(REQUEST):
Return only the lines between the line holding "inner = [for" and the line holding "obj.matrix_world = world", the two boundary lines included, exactly as they appear.

─── PROVIDED MATERIAL ───

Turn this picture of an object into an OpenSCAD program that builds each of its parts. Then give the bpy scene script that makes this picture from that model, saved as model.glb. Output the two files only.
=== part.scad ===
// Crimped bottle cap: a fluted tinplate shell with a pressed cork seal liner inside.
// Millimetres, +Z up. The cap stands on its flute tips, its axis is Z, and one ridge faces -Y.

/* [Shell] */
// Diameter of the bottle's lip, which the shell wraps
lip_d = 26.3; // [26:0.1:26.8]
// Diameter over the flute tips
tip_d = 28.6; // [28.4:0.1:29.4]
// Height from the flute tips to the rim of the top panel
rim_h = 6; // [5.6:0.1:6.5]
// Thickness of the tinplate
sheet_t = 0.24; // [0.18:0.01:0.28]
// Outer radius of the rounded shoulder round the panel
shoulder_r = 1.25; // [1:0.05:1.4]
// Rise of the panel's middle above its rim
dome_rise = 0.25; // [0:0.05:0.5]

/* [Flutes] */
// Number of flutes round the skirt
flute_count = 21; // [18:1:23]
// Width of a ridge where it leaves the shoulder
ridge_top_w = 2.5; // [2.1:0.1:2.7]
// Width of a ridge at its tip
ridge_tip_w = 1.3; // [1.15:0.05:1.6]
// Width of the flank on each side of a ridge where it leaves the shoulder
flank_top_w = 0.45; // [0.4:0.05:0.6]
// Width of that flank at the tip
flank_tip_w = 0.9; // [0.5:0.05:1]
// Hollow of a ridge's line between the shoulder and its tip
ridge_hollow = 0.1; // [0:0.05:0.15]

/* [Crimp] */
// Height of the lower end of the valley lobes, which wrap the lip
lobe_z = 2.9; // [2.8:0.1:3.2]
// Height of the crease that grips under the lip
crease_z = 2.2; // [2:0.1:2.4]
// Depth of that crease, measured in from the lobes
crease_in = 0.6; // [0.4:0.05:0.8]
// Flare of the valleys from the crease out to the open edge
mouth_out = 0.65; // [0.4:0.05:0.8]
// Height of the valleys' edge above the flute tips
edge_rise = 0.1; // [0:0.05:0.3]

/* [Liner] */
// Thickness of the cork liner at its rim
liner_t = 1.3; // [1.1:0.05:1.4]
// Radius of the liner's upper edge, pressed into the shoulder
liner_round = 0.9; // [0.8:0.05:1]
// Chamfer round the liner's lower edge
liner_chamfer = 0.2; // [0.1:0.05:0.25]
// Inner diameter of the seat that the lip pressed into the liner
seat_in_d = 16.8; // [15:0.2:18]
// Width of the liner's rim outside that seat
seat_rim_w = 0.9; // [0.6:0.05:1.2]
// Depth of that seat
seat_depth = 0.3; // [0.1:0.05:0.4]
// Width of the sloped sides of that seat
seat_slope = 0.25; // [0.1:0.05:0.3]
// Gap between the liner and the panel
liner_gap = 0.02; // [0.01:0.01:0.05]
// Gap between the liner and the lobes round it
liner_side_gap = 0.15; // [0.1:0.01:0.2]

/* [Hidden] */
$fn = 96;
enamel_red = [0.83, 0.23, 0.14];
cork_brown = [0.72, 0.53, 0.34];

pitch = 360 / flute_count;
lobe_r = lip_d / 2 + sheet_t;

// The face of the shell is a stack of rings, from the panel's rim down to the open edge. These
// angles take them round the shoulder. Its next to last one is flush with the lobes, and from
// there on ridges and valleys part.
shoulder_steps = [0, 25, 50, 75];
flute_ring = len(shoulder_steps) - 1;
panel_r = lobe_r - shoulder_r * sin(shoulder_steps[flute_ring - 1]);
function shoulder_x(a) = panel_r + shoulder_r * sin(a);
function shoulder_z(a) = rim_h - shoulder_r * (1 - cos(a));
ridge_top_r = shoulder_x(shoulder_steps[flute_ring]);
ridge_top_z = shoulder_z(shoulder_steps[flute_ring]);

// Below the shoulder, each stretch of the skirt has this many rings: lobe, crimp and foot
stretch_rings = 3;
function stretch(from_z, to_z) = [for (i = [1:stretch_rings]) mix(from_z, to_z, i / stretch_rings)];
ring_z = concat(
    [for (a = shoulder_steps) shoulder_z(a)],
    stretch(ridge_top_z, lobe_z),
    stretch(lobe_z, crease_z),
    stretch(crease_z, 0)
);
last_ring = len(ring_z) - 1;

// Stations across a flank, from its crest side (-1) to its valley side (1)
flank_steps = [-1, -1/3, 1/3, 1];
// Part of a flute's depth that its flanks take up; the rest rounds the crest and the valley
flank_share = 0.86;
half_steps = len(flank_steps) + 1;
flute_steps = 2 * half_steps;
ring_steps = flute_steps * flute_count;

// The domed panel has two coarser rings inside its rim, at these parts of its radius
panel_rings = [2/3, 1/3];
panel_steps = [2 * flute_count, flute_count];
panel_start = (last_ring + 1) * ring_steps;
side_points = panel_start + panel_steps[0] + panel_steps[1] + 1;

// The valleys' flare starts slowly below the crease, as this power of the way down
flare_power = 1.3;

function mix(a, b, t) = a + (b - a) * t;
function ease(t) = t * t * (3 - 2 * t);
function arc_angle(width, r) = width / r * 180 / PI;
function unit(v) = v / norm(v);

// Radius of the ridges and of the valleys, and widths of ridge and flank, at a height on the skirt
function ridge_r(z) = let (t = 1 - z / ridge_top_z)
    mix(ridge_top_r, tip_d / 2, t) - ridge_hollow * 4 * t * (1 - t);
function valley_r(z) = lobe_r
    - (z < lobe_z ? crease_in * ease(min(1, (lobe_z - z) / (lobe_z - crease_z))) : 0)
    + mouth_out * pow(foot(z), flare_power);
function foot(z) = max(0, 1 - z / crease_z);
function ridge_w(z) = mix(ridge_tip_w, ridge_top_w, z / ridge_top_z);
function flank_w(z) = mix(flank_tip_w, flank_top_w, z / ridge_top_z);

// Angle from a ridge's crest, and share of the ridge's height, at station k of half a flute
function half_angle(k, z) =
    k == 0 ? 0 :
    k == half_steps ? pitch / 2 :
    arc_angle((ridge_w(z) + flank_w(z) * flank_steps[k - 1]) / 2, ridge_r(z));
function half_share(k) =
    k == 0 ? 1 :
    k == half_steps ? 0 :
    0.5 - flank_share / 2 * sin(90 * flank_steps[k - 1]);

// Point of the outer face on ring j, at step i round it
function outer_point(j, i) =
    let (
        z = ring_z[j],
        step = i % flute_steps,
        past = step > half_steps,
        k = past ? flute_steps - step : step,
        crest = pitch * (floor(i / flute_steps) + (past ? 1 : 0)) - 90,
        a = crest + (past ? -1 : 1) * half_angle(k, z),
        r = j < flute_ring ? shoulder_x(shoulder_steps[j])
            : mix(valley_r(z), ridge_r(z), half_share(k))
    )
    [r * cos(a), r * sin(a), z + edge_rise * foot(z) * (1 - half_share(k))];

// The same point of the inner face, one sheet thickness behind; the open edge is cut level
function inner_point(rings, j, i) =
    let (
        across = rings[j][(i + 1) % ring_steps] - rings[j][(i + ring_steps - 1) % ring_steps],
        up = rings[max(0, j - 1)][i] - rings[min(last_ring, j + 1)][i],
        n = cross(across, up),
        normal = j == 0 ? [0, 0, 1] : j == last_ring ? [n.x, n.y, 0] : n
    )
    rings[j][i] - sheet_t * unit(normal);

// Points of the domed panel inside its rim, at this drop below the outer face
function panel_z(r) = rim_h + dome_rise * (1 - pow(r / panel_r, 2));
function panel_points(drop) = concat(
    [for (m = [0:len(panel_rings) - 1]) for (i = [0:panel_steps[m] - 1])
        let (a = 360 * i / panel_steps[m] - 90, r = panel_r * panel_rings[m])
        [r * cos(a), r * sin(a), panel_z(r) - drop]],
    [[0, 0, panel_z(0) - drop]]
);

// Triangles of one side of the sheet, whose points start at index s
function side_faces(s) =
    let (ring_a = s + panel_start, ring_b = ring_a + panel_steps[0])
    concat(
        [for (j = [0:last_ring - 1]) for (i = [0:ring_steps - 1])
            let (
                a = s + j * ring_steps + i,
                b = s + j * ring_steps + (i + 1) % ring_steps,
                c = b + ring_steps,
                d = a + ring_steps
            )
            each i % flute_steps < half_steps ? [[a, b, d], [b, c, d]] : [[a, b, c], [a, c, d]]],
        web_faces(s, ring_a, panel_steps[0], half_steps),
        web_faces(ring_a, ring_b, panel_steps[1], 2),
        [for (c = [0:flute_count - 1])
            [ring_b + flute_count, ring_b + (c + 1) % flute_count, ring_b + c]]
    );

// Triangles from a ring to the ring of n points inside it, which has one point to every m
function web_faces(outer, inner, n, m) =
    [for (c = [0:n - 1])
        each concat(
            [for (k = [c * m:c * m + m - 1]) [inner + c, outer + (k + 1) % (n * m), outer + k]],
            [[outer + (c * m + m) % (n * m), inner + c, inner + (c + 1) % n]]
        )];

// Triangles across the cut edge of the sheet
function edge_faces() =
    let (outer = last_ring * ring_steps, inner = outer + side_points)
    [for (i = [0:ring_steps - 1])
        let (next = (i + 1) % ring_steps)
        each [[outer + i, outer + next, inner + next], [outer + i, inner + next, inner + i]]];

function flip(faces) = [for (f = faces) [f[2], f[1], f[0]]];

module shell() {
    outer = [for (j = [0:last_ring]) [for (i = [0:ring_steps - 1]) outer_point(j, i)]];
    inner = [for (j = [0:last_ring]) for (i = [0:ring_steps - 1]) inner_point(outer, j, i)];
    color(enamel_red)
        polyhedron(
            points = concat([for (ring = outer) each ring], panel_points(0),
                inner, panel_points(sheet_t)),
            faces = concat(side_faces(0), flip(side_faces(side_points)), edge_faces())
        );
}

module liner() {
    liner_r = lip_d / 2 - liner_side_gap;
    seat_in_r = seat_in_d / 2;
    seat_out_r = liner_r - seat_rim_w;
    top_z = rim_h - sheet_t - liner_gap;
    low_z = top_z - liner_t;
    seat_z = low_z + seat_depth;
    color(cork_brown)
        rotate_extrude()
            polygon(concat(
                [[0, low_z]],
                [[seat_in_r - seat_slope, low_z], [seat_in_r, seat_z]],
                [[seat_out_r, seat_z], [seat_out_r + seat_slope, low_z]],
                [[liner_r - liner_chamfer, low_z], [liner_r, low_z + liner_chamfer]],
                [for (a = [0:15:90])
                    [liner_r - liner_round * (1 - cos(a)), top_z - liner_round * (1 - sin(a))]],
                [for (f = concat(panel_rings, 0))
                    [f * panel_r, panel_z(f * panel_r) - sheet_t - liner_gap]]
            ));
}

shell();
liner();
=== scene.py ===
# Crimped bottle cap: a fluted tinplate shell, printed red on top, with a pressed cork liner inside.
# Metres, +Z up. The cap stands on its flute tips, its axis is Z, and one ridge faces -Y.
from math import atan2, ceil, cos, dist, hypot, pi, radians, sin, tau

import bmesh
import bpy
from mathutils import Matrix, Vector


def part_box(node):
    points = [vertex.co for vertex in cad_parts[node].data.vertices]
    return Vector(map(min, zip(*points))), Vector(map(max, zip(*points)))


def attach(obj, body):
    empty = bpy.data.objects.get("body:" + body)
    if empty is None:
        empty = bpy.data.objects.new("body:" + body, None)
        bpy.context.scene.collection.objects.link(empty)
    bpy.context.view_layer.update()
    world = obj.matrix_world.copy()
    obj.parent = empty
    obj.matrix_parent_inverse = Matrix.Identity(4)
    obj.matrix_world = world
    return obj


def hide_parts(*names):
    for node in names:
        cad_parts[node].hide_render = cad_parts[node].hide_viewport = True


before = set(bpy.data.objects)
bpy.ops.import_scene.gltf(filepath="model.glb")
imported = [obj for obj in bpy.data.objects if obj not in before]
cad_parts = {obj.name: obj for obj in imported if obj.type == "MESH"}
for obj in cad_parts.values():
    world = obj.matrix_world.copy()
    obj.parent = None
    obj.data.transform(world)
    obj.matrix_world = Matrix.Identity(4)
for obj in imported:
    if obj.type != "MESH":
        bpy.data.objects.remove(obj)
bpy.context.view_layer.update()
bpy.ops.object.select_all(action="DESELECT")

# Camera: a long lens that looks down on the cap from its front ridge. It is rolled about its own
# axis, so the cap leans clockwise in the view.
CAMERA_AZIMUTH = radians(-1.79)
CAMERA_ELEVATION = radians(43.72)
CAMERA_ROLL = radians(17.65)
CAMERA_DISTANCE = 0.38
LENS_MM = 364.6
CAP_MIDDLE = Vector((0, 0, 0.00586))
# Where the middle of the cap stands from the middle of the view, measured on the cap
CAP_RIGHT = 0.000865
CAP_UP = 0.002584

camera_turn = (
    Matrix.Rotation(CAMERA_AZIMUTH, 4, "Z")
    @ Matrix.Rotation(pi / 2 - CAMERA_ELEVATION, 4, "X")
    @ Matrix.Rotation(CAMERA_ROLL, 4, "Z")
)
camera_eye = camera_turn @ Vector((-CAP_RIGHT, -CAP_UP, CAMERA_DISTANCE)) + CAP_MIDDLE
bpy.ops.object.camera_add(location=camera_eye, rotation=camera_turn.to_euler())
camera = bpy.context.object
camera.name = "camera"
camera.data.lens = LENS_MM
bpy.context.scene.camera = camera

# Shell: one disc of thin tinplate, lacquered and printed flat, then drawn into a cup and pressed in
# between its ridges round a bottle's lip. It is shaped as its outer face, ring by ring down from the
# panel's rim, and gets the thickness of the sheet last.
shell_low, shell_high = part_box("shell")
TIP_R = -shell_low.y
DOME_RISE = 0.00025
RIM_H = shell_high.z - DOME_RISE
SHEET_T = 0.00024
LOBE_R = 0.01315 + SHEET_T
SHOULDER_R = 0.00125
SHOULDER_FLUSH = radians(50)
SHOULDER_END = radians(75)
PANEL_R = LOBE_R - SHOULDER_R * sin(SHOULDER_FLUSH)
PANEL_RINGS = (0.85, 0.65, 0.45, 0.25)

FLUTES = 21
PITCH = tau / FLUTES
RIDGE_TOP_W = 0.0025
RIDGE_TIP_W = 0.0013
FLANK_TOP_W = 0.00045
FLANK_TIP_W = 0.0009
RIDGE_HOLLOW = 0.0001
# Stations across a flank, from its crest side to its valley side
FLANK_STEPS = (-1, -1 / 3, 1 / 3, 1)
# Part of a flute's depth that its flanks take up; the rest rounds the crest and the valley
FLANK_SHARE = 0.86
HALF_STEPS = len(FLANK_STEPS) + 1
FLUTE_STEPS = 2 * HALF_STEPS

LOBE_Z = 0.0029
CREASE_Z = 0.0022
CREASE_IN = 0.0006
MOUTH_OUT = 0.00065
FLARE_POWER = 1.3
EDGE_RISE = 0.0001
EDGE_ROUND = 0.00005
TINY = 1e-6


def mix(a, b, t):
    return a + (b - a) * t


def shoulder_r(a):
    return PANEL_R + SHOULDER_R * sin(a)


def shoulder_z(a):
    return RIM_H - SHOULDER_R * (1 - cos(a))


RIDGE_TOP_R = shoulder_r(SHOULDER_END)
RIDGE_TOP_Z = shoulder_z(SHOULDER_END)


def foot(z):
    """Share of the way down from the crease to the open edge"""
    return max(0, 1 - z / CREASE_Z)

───

(SOLUTION FOR THIS PROBLEM):
    inner = [for (j = [0:last_ring]) for (i = [0:ring_steps - 1]) inner_point(outer, j, i)];
    color(enamel_red)
        polyhedron(
            points = concat([for (ring = outer) each ring], panel_points(0),
                inner, panel_points(sheet_t)),
            faces = concat(side_faces(0), flip(side_faces(side_points)), edge_faces())
        );
}

module liner() {
    liner_r = lip_d / 2 - liner_side_gap;
    seat_in_r = seat_in_d / 2;
    seat_out_r = liner_r - seat_rim_w;
    top_z = rim_h - sheet_t - liner_gap;
    low_z = top_z - liner_t;
    seat_z = low_z + seat_depth;
    color(cork_brown)
        rotate_extrude()
            polygon(concat(
                [[0, low_z]],
                [[seat_in_r - seat_slope, low_z], [seat_in_r, seat_z]],
                [[seat_out_r, seat_z], [seat_out_r + seat_slope, low_z]],
                [[liner_r - liner_chamfer, low_z], [liner_r, low_z + liner_chamfer]],
                [for (a = [0:15:90])
                    [liner_r - liner_round * (1 - cos(a)), top_z - liner_round * (1 - sin(a))]],
                [for (f = concat(panel_rings, 0))
                    [f * panel_r, panel_z(f * panel_r) - sheet_t - liner_gap]]
            ));
}

shell();
liner();
=== scene.py ===
# Crimped bottle cap: a fluted tinplate shell, printed red on top, with a pressed cork liner inside.
# Metres, +Z up. The cap stands on its flute tips, its axis is Z, and one ridge faces -Y.
from math import atan2, ceil, cos, dist, hypot, pi, radians, sin, tau

import bmesh
import bpy
from mathutils import Matrix, Vector


def part_box(node):
    points = [vertex.co for vertex in cad_parts[node].data.vertices]
    return Vector(map(min, zip(*points))), Vector(map(max, zip(*points)))


def attach(obj, body):
    empty = bpy.data.objects.get("body:" + body)
    if empty is None:
        empty = bpy.data.objects.new("body:" + body, None)
        bpy.context.scene.collection.objects.link(empty)
    bpy.context.view_layer.update()
    world = obj.matrix_world.copy()
    obj.parent = empty
    obj.matrix_parent_inverse = Matrix.Identity(4)
    obj.matrix_world = world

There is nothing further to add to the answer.